What’s fascinating about The Color Purple is that Spielberg, too me, can’t quite fully grasp casual everyday cruelty. Those petty acts of selfish cruelty, and the constant, demeaning talking-down and psychological cruelty of belittling people everyday. There is something about this relentless, unseen, low-key, damaging abuse that’s a little outside his world view. He understands the drama of slaps, punches and rapes but the everyday grind of an abusive partner effectively telling you every day you’re stupid and worthless is something the film can’t grasp (interestingly, the closest it can get to it is in trauma Johnson’s father has given his son). Tiny, reflexive, almost casual acts of cruelty and power play don’t quite land (in many ways, Johnson sleeping through his son’s wedding, is an act of cruel dominance not a gag) in the ways the violence does.

There has been criticism that a Black director should have taken on the project (and that’s fair) but really, I feel what this needs is a female director. Someone who could appreciate, in a way I don’t feel Spielberg quite can, the powerlessness of being a real outsider in a male-controlled world, constantly in danger. Because, in many ways, that constant disparagement is what has crushed Celine, even more than her husband’s fists. Instead the film is more comfortable with highlight moments of oppression, rather than continual misery. It can ‘t deliver on the grim grind of many years, it prefers the key moments that have immediate impact but lack the mortar binding them together.
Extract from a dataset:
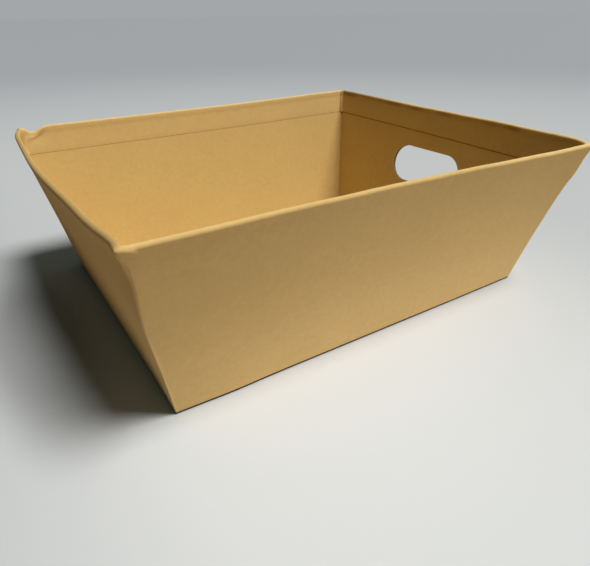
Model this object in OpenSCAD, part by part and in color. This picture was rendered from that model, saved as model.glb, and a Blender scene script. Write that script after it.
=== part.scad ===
// Open gift basket: a tapered tray folded from board and covered with paper, which is
// rolled over the rim and turned in as a band round the inside. One end wall has a hand hole.
// X runs along the length towards the end wall with the hole, Y runs along the width, and
// Z is up from the middle of the underside.

/* [Size] */
// Length of the underside, outside
base_length = 287; // [200:1:400]
// Width of the underside, outside
base_width = 227; // [160:1:320]
// Length over the end walls at the height of the rim
top_length = 335; // [290:1:460]
// Width over the long walls at the height of the rim
top_width = 284; // [230:1:380]
// Height from the underside to the top of the rim
height = 115; // [90:1:180]

/* [Board] */
// Thickness of the board in the walls and the base
board_thickness = 2.2; // [1.5:0.1:4]

/* [Cover paper] */
// Thickness of the cover paper
paper_thickness = 0.3; // [0.2:0.05:0.6]
// Height of the band that is turned in below the rim
band_height = 20.5; // [12:0.5:30]
// How far the roll of paper on the rim stands proud of the wall's two faces
rim_bulge = 0.45; // [0.35:0.05:1.5]
// How much further the gathered paper bulges at the rim's four corners
corner_bulge = 0.9; // [0.7:0.05:1.5]
// Air between the top edge of the board and the roll of paper above it
rim_gap = 0.5; // [0.4:0.05:1]
// Width of the paper that runs straight across each inside corner of the band
corner_bridge = 3; // [2:0.5:6]
// Height of the lower edge of the paper above the underside
paper_foot = 0.5; // [0.3:0.1:2]

/* [Hand hole] */
// Length of the hand hole
hole_length = 79; // [60:1:110]
// Height of the hand hole, measured on the wall
hole_height = 32.5; // [20:0.5:36]
// Distance on the wall from the top of the rim to the hole's upper edge
hole_drop = 36; // [32:1:45]

/* [Hidden] */
$fn = 64;

board_color = [0.72, 0.56, 0.31];
paper_color = [0.76, 0.59, 0.33];

// Lean of the end walls and of the long walls from upright
end_run = (top_length - base_length) / 2;
side_run = (top_width - base_width) / 2;
end_lean = atan(end_run / height);
side_lean = atan(side_run / height);

// Depths below the outer face of the cover paper
board_outer = paper_thickness;
board_inner = board_outer + board_thickness;
band_inner = board_inner + paper_thickness;

// The roll of paper is centred on the wall and its top is the top of the rim
roll_radius = band_inner / 2 + rim_bulge;
roll_hollow = roll_radius - paper_thickness;
roll_z = height - roll_radius;
corner_radius = roll_radius + corner_bulge;
corner_z = height - corner_radius;
board_top = roll_z + sqrt(pow(roll_hollow, 2) - pow(board_thickness / 2, 2)) - rim_gap;
band_foot = height - band_height;

// A length that clears the whole tray in any direction
reach = 2 * (top_length + top_width + height);
// Overshoot of a cut past the face that it leaves
past = 1;
// Length of the hand hole's cutter, which clears the leaning wall on both sides
cutter_length = 8 * band_inner;

// Half the length and half the width of the outer face at a height, moved in by a depth
function half_length(z, depth) = base_length / 2 + end_run * z / height - depth / cos(end_lean);
function half_width(z, depth) = base_width / 2 + side_run * z / height - depth / cos(side_lean);

// A tapered block between two heights, with its four walls a depth inside the outer face
module tapered(depth, z_low, z_high) {
    intersection() {
        rotate([90, 0, 0])
            linear_extrude(reach, center = true)
                polygon([
                    [-half_length(z_low, depth), z_low], [half_length(z_low, depth), z_low],
                    [half_length(z_high, depth), z_high], [-half_length(z_high, depth), z_high]
                ]);
        rotate([90, 0, 90])
            linear_extrude(reach, center = true)
                polygon([
                    [-half_width(z_low, depth), z_low], [half_width(z_low, depth), z_low],
                    [half_width(z_high, depth), z_high], [-half_width(z_high, depth), z_high]
                ]);
    }
}

// The four walls between two depths, open at the top and bottom
module wall_layer(outer_depth, inner_depth, z_low, z_high) {
    difference() {
        tapered(outer_depth, z_low, z_high);
        tapered(inner_depth, z_low - past, z_high + past);
    }
}

// The roll's outside or its hollow: rods along the rim, joined by a larger ball at each
// corner, all moved in by a depth
module rim_roll(depth) {
    radius = roll_radius - depth;
    x = half_length(roll_z, band_inner / 2);
    y = half_width(roll_z, band_inner / 2);
    for (side = [-1, 1]) {
        translate([side * x, 0, roll_z])
            rotate([90, 0, 0])
                cylinder(h = 2 * y, r = radius, center = true);
        translate([0, side * y, roll_z])
            rotate([0, 90, 0])
                cylinder(h = 2 * x, r = radius, center = true);
        for (end = [-1, 1])
            translate([end * x, side * y, corner_z])
                sphere(r = corner_radius - depth);
    }
}

// Oblong cutter through the right end wall, square to the wall
module hand_hole() {
    slope = hole_drop + hole_height / 2;
    z = height - slope * cos(end_lean);
    end = (hole_length - hole_height) / 2;
    translate([half_length(z, 0), 0, z])
        rotate([0, 90 + end_lean, 0])
            linear_extrude(cutter_length, center = true)
                union() {
                    square([hole_height, 2 * end], center = true);
                    translate([0, end])
                        circle(d = hole_height);
                    translate([0, -end])
                        circle(d = hole_height);
                }
}

// Everything beyond the plane that cuts off one inside corner of the band
module corner_side(distance) {
    x = half_length(height, band_inner);
    y = half_width(height, band_inner);
    tilt = atan((tan(end_lean) + tan(side_lean)) / sqrt(2));
    translate([x, y, height])
        rotate([0, 0, 45])
            rotate([0, tilt, 0])
                translate([-distance, -reach / 2, -reach / 2])
                    cube(reach);
}

// Paper that runs straight across an inside corner, and its gathered end under the rim
module corner_paper() {
    overlap = paper_thickness / 2;
    depth = corner_bridge / sqrt(2);
    intersection() {
        tapered(band_inner - overlap, band_foot, roll_z);
        difference() {
            corner_side(depth);
            corner_side(depth - paper_thickness);
        }
    }
    intersection() {
        tapered(band_inner - overlap, roll_z - roll_radius, roll_z + roll_radius / 2);
        corner_side(depth);
    }
}

module tray_board() {
    color(board_color)
        difference() {
            tapered(board_outer, 0, board_top);
            tapered(board_inner, board_thickness, board_top + past);
            hand_hole();
        }
}

module cover_paper() {
    color(paper_color)
        difference() {
            union() {
                wall_layer(0, board_outer, paper_foot, roll_z);
                wall_layer(board_inner, band_inner, band_foot, roll_z);
                difference() {
                    rim_roll(0);
                    wall_layer(board_outer, board_inner, roll_z - height / 2, board_top);
                }
                for (flip_x = [0, 1], flip_y = [0, 1])
                    mirror([flip_x, 0, 0])
                        mirror([0, flip_y, 0])
                            corner_paper();
            }
            rim_roll(paper_thickness);
            hand_hole();
        }
}

tray_board();
cover_paper();
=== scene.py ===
import math

import bmesh
import bpy
import numpy as np
from mathutils import Matrix, Vector, noise


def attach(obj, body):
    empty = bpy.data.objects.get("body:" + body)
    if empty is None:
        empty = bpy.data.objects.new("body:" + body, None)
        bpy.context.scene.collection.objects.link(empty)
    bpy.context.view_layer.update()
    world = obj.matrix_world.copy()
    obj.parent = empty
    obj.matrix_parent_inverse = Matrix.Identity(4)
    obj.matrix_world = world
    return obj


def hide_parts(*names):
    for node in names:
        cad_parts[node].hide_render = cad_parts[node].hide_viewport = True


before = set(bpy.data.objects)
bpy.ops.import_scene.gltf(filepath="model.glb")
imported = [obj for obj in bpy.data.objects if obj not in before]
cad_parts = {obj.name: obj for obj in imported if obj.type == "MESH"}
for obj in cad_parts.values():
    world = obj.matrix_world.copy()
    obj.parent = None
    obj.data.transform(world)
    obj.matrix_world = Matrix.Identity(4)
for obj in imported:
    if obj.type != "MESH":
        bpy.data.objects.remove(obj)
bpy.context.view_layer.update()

# Driving sizes of the tray, in metres, as in the part's source
MM = 0.001
BASE_LENGTH, BASE_WIDTH = 287 * MM, 227 * MM
TOP_LENGTH, TOP_WIDTH = 335 * MM, 284 * MM
HEIGHT = 115 * MM
BOARD = 2.2 * MM
PAPER = 0.3 * MM
BAND_HEIGHT = 20.5 * MM
HOLE_LENGTH, HOLE_HEIGHT, HOLE_DROP = 79 * MM, 32.5 * MM, 36 * MM

# Sizes that differ a little from the source, as the photograph shows them: how far the roll on the
# rim bulges, the paper's width across an inside corner, and the height of its lower edge outside
RIM_BULGE = 0.35 * MM
CORNER_BRIDGE = 2.2 * MM
PAPER_FOOT = 1.7 * MM

# Index 0 is the end walls, which cross X, and 1 is the long walls, which cross Y
BASE = (BASE_LENGTH, BASE_WIDTH)
RUN = ((TOP_LENGTH - BASE_LENGTH) / 2, (TOP_WIDTH - BASE_WIDTH) / 2)
LEAN = tuple(math.atan(run / HEIGHT) for run in RUN)

# Distances from the wall's middle plane, outwards positive
WALL_OUT = BOARD / 2 + PAPER
BOARD_OUT = BOARD / 2
ROLL_RADIUS = WALL_OUT + RIM_BULGE
ROLL_HOLLOW = ROLL_RADIUS - PAPER
ROLL_Z = HEIGHT - ROLL_RADIUS
BAND_FOOT = HEIGHT - BAND_HEIGHT
BOARD_TOP = ROLL_Z + 0.8 * MM

# Thickness of the band's pressed lower edge, and the height of the painted shadow line below it, on the end walls
# and on the long walls
BAND_EDGE = 0.16 * MM
SHADOW_LINE_HEIGHT = (0.95 * MM, 0.12 * MM)

# Rounding of the folded edges: upright outside at the foot and at the rim, inside, and under the base
EDGE_OUT = 0.4 * MM
EDGE_RIM = 1.7 * MM
EDGE_IN = 0.7 * MM
FOOT_ROUND = 0.5 * MM
FLOOR_FILLET = 1.6 * MM
# Air between the hidden faces of the paper and of the board, so that they don't coincide
FACE_GAP = 0.02 * MM
# How round the paper is where it bridges an inside corner: 0 is flat and 1 is a quarter circle
BRIDGE_ARC = 0.1
# Points round a corner, and the length beside it where the points lie closer together
CORNER_STEPS = 10
CORNER_ZONE = 30 * MM

# Colours of the paper and of the board's own face, of the painted light and shade on them, and of the board's raw
# cut edge
PAPER_COLOR, PAPER_SHADE = (0.62, 0.42, 0.156), (0.59, 0.398, 0.145)
# Pale paper on the rim and the upright edges, part rubbed wear and part painted highlight, and the painted shade
PAPER_WEAR_AND_HIGHLIGHT, PAPER_PAINTED_SHADE = (0.72, 0.51, 0.215), (0.33, 0.21, 0.066)
BOARD_COLOR, BOARD_SHADE = (0.61, 0.415, 0.145), (0.585, 0.393, 0.136)
# Painted shadow under the band's lower edge and in the folds of its bridged corners
SHADOW_LINE_COLOR = (0.33, 0.19, 0.05)
# Painted shadow on the board below the paper's lower edge outside, where the tray stands on the floor
FOOT_SHADOW_COLOR = (0.012, 0.006, 0.003)
CUT_DARK, CUT_LIGHT = (0.12, 0.085, 0.05), (0.24, 0.18, 0.11)
BLACK = (0, 0, 0)
# Names of the layers that store where the paper is made pale, part by rubbed wear and part by painted highlight, and
# where painted shade darkens it
WEAR_AND_HIGHLIGHT, PAINTED_SHADE = "wear_and_highlight", "painted_shade"

# Key light: where it comes from, how wide it is in degrees, and its strength
KEY_FROM = (0.27, -0.33, 1.0)
KEY_ANGLE = 24
KEY_COLOR = (4.12, 4.06, 4.02)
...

It’s not the only part of the film where Spielberg blinks. The novel’s sexuality is stripped out, the romantic relationship between Shug and Celine almost completely ejected (you can feel the film’s discomfort whenever sex rears its head – Spielberg has never filmed sex with anything other than awkward embarrassment). It’s a loss of nerve Spielberg has acknowledged, in a film which leans hard into a sentimental and ‘all problems solved’ ending (that even gives a level of redemption to Mr Johnson that the novel avoided).

That’s the flaw with The Color Purple. There is something too well-planned and careful about it, a film building towards key points but which does that at the cost of a lot of the truth that underpins its characters. In the end it offers easier, more digestible versions of every theme it covers. It’s acting and filming is frequently first-class, but as a result I found it far less moving than I feel it should be.